DIRECTIONS ::
Across the data below, how many lines hold "this"? Answer with that number and nothing else.

---------- RECORDS FOR THE EXERCISE

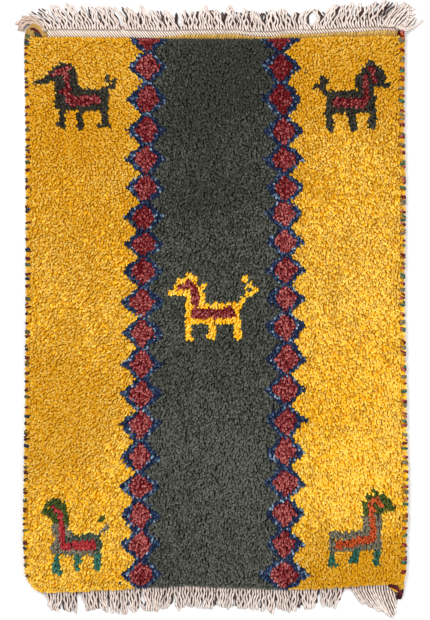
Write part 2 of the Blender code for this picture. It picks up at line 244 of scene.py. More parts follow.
# The animals, each drawn in lines of chart steps from the middle of its body
Line = namedtuple("Line", "wool half_width points")
TOP_LEFT_ANIMAL = [
    Line("dark_brown", 1.5, [(-45, 18), (-32, 19)]),
    Line("dark_brown", 3.0, [(-33, 22), (-22, 20.5)]),
    Line("dark_brown", 2.7, [(-32, 24), (-18, 35)]),
    Line("dark_brown", 3.1, [(-18, 35), (-8, 29), (-6, 17)]),
    Line("dark_brown", 3.2, [(-21, 17), (-22, -6)]),
    Line("dark_brown", 3.2, [(-8, 12), (-5, 7)]),
    Line("dark_brown", 3.6, [(-7, 14), (3, 7), (21, 7.5)]),
    Line("dark_brown", 3.6, [(24, 8), (24, -10)]),
    Line("dark_brown", 2.8, [(-20, -7), (24, -8)]),
    Line("dark_brown", 3.0, [(-18, -8), (-18, -25)]),
    Line("dark_brown", 1.9, [(-22, -23), (-18, -25)]),
    Line("dark_brown", 3.0, [(0, -10), (0, -26)]),
    Line("dark_brown", 3.4, [(24, -10), (24, -24)]),
    Line("dark_brown", 1.9, [(18, -26), (29, -25)]),
    Line("dark_brown", 1.7, [(21, 10), (26, 12), (34, 15)]),
    Line("dark_brown", 2.4, [(34, 15), (33, 20)]),
    Line("dark_brown", 2.0, [(28, 24), (27, 20)]),
    Line("crimson", 3.0, [(-28, 25), (-12, 32)]),
    Line("crimson", 2.8, [(-15, 25), (-11.5, 13), (-18, 9)]),
    Line("crimson", 3.2, [(-18, 9), (-11, 5)]),
    Line("crimson", 4.9, [(-11, -0.5), (15.5, 0)]),
]
TOP_RIGHT_ANIMAL = [
    Line("dark_brown", 2.2, [(24, 17), (37, 15), (30, 19)]),
    Line("dark_brown", 2.8, [(18.5, 36.5), (28.5, 30.5), (32, 21)]),
    Line("dark_brown", 3.0, [(22, 19.5), (31, 21)]),
    Line("dark_brown", 3.2, [(13.5, 30.5), (17, 27)]),
    Line("dark_brown", 3.2, [(9, 23), (8, 15)]),
    Line("dark_brown", 3.2, [(20.5, 20), (21.5, -9.5)]),
    Line("dark_brown", 1.8, [(21, 1), (25, 1.5)]),
    Line("dark_brown", 2.8, [(-23, 6.5), (8, 8)]),
    Line("dark_brown", 3.0, [(-21.5, 5), (-20.5, -11)]),
    Line("dark_brown", 2.8, [(-20.5, -10.5), (21.5, -9.5)]),
    Line("dark_brown", 3.2, [(-21.5, -13), (-20.5, -28)]),
    Line("dark_brown", 1.8, [(-25, -14), (-21, -15)]),
    Line("dark_brown", 3.4, [(-1, -11), (3, -27)]),
    Line("dark_brown", 3.2, [(23, -10.5), (20.5, -26)]),
    Line("dark_brown", 2.3, [(-26, 7), (-28, 14)]),
    Line("dark_brown", 1.8, [(-28, 15.5), (-37, 13.5)]),
    Line("dark_brown", 2.7, [(-28.5, 22.5), (-25, 19)]),
    Line("crimson", 2.8, [(20, 32), (25, 20)]),
    Line("crimson", 2.8, [(14.5, 23.5), (16, 4)]),
    Line("crimson", 4.8, [(-14, -2), (13, -2.5)]),
]
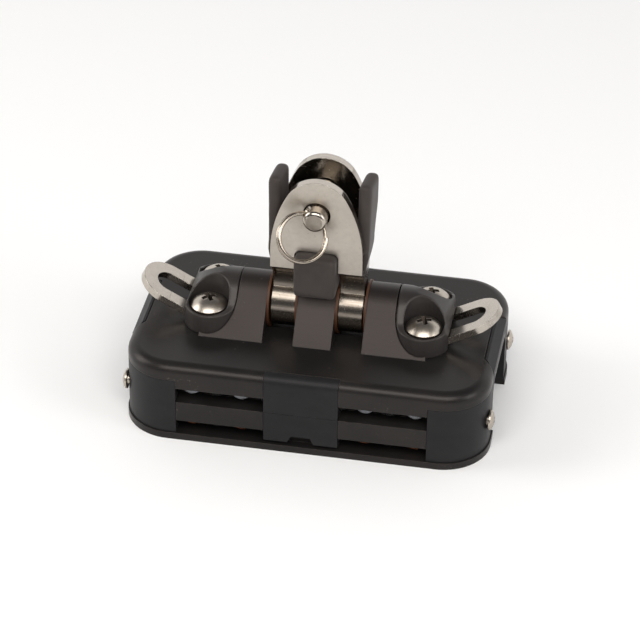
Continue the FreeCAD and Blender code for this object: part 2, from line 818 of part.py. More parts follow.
tab_outline = [
    ("-insert_depth", "insert_lip_height + insert_round"),
    ("-insert_depth + insert_round", "insert_lip_height", "insert_round", "left"),
    ("insert_depth - insert_round", "insert_lip_height"),
    ("insert_depth", "insert_lip_height + insert_round", "insert_round", "left"),
    ("insert_depth", "notch_top - insert_gap - insert_round"),
    ("insert_depth - insert_round", "notch_top - insert_gap", "insert_round", "left"),
    ("-insert_depth + insert_round", "notch_top - insert_gap"),
    ("-insert_depth", "notch_top - insert_gap - insert_round", "insert_round", "left"),
]
tab_block = extrusion("tab_block", "YZ_Plane", "-insert_half", "2 * insert_half", tab_outline)
insert_bore = rod(
    "insert_bore", "x", "insert_bore", ("-insert_half - overcut", "insert_half + overcut"),
    (0, "hinge_height"))
tab_face = extrusion(
    "tab_face", "XZ_Plane", "-insert_depth - overcut", "2 * (insert_depth + overcut)", rounded_rectangle(
        "-insert_half", "insert_half", "insert_lip_height", "(notch_top - insert_gap)",
        "notch_round"))
tab_plan = extrusion("tab_plan", "XY_Plane", "insert_lip_height", "notch_top", rounded_rectangle(
    "-insert_half", "insert_half", "-insert_depth", "insert_depth", "tab_corner_round"))
tabs = cut("tabs", common("tab_form", tab_block, tab_face, tab_plan), insert_bore)
insert_bar = box(
    "insert_bar", ("-fin_foot_outer", "fin_foot_outer"),
    ("-plate_inner + insert_gap / 2", "plate_inner - insert_gap / 2"),
    ("yoke_floor", "yoke_floor + insert_bar_height"))
fin_front = extrusion(
    "fin_front", "XZ_Plane", "-plate_half_depth", "2 * plate_half_depth", [
        ("fin_inner", "yoke_floor"),
        ("fin_foot_outer", "yoke_floor"),
        ("fin_outer", "fin_top - fin_round"),
        ("fin_outer - fin_round", "fin_top", "fin_round", "left"),
        ("fin_inner + fin_round", "fin_top"),
        ("fin_inner", "fin_top - fin_round", "fin_round", "left"),
    ])
fin_side = extrusion(
    "fin_side", "YZ_Plane", "fin_inner - overcut", "fin_outer", [
        ("-fin_half_depth", "yoke_floor"),
        ("fin_half_depth", "yoke_floor"),
        ("fin_half_depth", "fin_top - fin_end_round"),
        ("fin_half_depth - fin_end_round", "fin_top", "fin_end_round", "left"),
        ("-fin_half_depth + fin_end_round", "fin_top"),
        ("-fin_half_depth", "fin_top - fin_end_round", "fin_end_round", "left"),
    ])
fin_plan = extrusion("fin_plan", "XY_Plane", "yoke_floor", "fin_top", rounded_rectangle(
    "fin_inner", "fin_outer", "-fin_half_depth", "fin_half_depth", "fin_corner_round"))
fin_right = common("fin_right", fin_front, fin_side, fin_plan)
fin_left = mirrored("fin_left", fin_right, along)
finish("standup_insert", fuse("standup_insert", tabs, insert_bar, fin_right, fin_left))

# Clevis pin: turned, with a head behind the far plate and a domed nose in front

clevis_pin_section = [
    ("0", "-clevis_nose"),
    ("clevis_tip_radius", "-clevis_nose"),
    ("clevis_pin_radius", "-clevis_nose + clevis_shoulder_height", "clevis_shoulder_radius", "left"),
    ("clevis_pin_radius", "plate_half_depth + axial_play"),
    ("clevis_head_radius", "plate_half_depth + axial_play"),
    ("clevis_head_radius", "plate_half_depth + axial_play + clevis_head_thickness"),
    ("0", "plate_half_depth + axial_play + clevis_head_thickness"),
]
clevis_blank = turned("clevis_blank", turn_to["y"], clevis_pin_section)
bind(clevis_blank, ".Placement.Base.z", "clevis_height")
hole_axis = Rotation(across, 90 + number("ring_hang"))
mouths = []
for side, along_hole in (("out", hole_axis), ("back", hole_axis.multiply(Rotation(across, 180)))):
    mouth = doc.addObject("Part::Cone", f"ring_hole_{side}")
    bind(mouth, "Radius1", "ring_hole_radius")
    bind(mouth, "Radius2", "ring_hole_mouth")
    bind(mouth, "Height", "ring_hole_reach")
    move_to(mouth, 0, "-ring_hole_depth", "clevis_height", turn=along_hole)
    mouths.append(mouth)
finish("clevis_pin", cut("clevis_pin", clevis_blank, *mouths))

# Split ring: round wire wound in half turns, each leaning to rise by half the pitch,
# and hung through the cross hole of the pin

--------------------

ANSWER ::
2